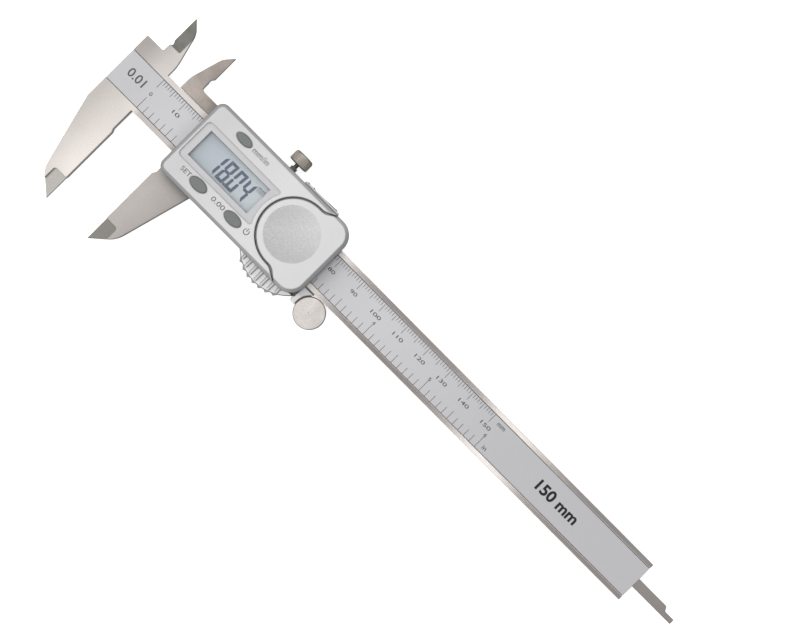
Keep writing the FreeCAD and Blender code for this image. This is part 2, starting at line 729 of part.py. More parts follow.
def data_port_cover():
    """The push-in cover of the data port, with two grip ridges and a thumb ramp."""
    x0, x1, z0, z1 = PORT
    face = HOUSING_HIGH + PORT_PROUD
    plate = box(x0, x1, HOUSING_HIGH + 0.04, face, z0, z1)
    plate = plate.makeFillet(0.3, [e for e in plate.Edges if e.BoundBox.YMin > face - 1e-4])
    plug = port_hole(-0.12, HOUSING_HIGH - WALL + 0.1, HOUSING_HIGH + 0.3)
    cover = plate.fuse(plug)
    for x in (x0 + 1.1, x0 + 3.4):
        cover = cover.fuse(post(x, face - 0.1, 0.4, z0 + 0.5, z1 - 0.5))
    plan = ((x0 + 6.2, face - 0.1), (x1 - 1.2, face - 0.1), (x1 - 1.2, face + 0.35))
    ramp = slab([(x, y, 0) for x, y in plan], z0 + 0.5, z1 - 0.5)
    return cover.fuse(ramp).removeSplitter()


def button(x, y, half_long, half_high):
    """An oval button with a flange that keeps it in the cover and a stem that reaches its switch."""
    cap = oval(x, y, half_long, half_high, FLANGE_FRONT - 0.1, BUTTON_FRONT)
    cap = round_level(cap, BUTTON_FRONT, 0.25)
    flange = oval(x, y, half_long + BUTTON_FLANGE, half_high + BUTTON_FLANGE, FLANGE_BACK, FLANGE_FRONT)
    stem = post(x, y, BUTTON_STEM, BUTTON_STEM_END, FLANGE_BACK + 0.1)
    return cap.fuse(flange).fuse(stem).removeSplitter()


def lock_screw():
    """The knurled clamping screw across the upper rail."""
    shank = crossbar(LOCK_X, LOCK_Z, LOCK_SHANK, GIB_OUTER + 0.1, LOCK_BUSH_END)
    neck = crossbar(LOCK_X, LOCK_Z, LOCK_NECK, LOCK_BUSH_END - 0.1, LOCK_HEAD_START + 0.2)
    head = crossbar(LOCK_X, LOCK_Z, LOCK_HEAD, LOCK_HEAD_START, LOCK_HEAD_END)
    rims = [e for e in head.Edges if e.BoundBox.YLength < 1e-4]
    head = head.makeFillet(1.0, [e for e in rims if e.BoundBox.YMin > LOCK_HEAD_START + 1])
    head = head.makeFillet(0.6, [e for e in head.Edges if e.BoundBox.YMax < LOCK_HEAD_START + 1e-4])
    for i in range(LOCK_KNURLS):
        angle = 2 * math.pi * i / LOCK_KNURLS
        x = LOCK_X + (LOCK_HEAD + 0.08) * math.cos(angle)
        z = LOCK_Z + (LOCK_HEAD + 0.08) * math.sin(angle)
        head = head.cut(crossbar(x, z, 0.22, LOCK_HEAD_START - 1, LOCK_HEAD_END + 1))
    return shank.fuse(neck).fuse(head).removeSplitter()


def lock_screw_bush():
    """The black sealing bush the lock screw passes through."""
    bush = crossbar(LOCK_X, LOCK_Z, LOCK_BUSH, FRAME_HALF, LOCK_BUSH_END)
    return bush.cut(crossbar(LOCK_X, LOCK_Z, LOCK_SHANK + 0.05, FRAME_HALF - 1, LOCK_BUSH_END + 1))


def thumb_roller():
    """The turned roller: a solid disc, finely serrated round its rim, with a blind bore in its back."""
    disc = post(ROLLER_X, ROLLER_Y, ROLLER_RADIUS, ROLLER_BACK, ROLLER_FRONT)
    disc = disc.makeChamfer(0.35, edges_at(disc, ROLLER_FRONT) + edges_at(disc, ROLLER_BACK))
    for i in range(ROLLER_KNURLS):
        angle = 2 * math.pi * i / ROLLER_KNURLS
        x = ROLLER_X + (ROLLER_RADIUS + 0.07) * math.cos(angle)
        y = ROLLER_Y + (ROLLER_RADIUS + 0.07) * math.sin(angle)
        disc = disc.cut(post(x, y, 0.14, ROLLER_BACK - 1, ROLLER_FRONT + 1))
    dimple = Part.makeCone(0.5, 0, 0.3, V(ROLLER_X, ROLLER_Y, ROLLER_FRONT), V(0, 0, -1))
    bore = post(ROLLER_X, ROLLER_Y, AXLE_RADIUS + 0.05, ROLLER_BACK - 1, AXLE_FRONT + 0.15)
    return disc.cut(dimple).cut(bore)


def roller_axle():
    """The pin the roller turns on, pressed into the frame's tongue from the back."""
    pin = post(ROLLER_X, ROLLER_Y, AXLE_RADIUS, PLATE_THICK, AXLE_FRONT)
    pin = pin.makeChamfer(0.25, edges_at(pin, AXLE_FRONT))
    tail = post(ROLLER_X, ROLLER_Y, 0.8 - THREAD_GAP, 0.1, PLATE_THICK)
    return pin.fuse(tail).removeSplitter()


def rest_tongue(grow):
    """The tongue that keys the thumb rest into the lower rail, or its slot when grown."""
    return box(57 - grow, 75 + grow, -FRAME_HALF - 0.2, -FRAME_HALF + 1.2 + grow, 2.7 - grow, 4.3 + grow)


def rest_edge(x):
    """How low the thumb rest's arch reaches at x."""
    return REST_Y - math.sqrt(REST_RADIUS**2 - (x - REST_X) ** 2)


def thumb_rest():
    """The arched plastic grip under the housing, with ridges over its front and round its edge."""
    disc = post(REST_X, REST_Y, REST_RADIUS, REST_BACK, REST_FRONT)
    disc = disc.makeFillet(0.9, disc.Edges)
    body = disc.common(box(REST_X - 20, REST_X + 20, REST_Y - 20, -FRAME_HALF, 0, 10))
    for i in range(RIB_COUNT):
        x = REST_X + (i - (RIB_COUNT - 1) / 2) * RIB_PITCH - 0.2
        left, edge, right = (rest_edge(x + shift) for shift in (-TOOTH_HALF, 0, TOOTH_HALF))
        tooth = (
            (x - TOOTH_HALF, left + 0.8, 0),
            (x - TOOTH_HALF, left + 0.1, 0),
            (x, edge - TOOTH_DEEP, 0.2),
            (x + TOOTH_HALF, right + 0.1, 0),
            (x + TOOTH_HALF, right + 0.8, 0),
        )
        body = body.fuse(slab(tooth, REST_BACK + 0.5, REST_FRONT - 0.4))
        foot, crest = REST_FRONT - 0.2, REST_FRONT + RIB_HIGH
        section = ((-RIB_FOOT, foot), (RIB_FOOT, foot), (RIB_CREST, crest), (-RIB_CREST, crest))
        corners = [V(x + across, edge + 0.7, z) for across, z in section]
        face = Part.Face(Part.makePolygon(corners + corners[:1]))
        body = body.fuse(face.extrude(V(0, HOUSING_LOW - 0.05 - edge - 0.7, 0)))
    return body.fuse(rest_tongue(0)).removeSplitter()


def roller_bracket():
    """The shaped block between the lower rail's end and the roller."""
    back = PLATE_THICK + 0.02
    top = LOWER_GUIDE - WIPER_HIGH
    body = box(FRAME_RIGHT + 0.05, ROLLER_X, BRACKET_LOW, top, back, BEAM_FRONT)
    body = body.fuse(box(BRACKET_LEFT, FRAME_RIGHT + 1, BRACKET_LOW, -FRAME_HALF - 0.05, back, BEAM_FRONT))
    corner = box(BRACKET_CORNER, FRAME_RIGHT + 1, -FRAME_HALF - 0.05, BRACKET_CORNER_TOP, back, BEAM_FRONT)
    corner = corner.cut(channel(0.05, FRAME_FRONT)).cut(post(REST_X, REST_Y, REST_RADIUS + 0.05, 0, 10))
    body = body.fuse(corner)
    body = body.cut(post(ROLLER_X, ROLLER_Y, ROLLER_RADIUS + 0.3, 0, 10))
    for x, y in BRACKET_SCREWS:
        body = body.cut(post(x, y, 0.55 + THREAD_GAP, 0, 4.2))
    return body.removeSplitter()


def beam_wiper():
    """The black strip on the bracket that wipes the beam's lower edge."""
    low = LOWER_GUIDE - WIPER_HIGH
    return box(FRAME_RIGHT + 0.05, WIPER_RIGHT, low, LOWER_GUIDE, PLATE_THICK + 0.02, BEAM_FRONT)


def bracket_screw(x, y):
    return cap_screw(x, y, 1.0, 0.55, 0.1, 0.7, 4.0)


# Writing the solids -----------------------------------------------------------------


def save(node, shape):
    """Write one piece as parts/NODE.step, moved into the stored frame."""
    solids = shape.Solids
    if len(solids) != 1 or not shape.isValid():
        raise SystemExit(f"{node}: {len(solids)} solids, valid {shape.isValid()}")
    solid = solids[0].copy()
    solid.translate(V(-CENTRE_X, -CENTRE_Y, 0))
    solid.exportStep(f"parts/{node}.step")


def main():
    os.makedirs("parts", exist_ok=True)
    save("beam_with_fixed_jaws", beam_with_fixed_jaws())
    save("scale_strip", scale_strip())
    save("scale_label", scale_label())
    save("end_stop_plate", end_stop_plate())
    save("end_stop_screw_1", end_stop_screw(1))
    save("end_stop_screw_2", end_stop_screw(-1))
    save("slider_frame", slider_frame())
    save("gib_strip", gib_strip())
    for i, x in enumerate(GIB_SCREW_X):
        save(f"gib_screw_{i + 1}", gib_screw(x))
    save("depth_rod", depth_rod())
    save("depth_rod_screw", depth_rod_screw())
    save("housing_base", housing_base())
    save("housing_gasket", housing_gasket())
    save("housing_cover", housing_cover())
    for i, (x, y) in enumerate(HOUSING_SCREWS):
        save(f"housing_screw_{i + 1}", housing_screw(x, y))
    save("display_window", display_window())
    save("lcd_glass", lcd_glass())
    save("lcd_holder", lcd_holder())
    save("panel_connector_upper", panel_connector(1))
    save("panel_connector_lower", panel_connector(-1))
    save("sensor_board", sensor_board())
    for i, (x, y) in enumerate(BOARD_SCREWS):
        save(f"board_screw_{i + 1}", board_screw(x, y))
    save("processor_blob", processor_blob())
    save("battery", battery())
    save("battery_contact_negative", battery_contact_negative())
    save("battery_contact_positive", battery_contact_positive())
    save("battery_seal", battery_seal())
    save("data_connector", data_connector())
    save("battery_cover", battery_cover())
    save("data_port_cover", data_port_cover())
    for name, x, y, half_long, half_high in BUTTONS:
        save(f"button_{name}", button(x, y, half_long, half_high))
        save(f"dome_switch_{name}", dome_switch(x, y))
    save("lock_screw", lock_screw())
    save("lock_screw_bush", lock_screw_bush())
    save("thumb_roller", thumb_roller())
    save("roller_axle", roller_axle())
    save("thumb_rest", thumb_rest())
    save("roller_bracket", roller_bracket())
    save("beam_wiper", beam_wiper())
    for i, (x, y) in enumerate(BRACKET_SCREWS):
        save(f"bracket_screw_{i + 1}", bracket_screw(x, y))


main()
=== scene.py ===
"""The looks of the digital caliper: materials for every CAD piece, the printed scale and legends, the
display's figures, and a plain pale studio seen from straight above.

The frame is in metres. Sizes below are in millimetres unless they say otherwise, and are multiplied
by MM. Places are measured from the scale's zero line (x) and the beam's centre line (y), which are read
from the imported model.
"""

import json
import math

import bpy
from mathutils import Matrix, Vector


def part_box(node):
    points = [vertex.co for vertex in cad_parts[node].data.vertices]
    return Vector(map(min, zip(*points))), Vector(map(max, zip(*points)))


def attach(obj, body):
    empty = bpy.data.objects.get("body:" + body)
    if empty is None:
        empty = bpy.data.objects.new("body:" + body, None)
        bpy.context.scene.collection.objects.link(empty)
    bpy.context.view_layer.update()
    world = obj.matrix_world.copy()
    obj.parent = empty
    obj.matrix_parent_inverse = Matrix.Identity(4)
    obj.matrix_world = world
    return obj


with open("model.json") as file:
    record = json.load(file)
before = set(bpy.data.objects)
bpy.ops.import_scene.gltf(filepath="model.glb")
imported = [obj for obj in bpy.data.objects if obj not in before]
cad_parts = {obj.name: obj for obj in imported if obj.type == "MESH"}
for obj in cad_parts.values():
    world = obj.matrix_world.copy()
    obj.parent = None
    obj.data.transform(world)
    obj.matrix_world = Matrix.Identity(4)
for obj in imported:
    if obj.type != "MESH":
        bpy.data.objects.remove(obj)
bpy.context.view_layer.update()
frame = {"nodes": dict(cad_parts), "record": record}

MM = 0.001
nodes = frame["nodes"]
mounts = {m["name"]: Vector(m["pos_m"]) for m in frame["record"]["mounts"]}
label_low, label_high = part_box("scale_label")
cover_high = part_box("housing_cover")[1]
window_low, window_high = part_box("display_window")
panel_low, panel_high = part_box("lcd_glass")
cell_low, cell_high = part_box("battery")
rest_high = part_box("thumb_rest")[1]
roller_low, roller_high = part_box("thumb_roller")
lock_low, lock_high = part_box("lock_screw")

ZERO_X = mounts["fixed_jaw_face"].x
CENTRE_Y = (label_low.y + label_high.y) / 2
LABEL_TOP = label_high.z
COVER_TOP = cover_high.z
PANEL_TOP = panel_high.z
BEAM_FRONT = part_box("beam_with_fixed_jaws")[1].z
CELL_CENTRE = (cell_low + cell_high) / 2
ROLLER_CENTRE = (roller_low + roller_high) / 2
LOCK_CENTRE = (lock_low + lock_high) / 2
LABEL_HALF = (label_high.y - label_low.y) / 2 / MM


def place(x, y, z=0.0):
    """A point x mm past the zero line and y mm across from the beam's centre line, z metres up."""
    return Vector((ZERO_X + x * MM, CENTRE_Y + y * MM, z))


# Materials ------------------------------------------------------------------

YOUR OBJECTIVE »
Return the opening line of the data and every line after it through the line containing "return cover.fuse(ramp).removeSplitter()", please, exactly as written and with nothing added.

IN RESPONSE »
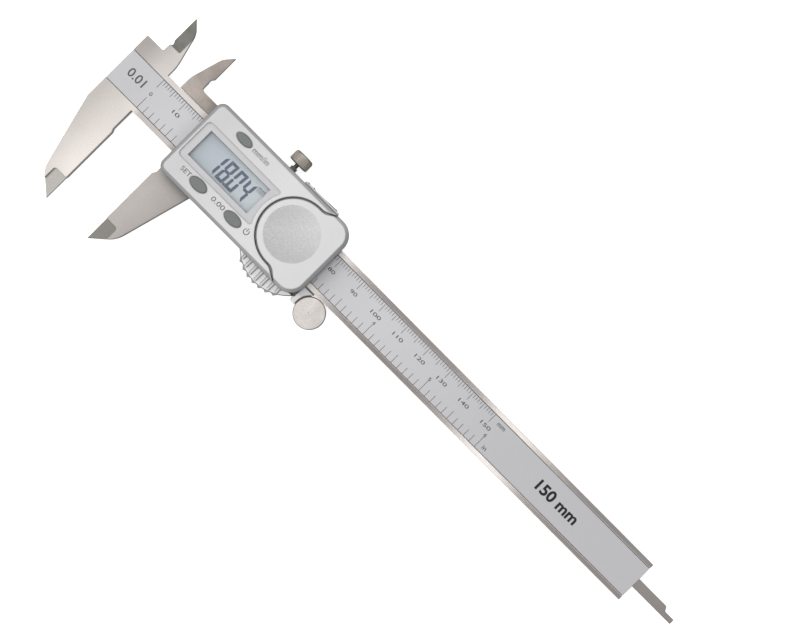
Keep writing the FreeCAD and Blender code for this image. This is part 2, starting at line 729 of part.py. More parts follow.
def data_port_cover():
    """The push-in cover of the data port, with two grip ridges and a thumb ramp."""
    x0, x1, z0, z1 = PORT
    face = HOUSING_HIGH + PORT_PROUD
    plate = box(x0, x1, HOUSING_HIGH + 0.04, face, z0, z1)
    plate = plate.makeFillet(0.3, [e for e in plate.Edges if e.BoundBox.YMin > face - 1e-4])
    plug = port_hole(-0.12, HOUSING_HIGH - WALL + 0.1, HOUSING_HIGH + 0.3)
    cover = plate.fuse(plug)
    for x in (x0 + 1.1, x0 + 3.4):
        cover = cover.fuse(post(x, face - 0.1, 0.4, z0 + 0.5, z1 - 0.5))
    plan = ((x0 + 6.2, face - 0.1), (x1 - 1.2, face - 0.1), (x1 - 1.2, face + 0.35))
    ramp = slab([(x, y, 0) for x, y in plan], z0 + 0.5, z1 - 0.5)
    return cover.fuse(ramp).removeSplitter()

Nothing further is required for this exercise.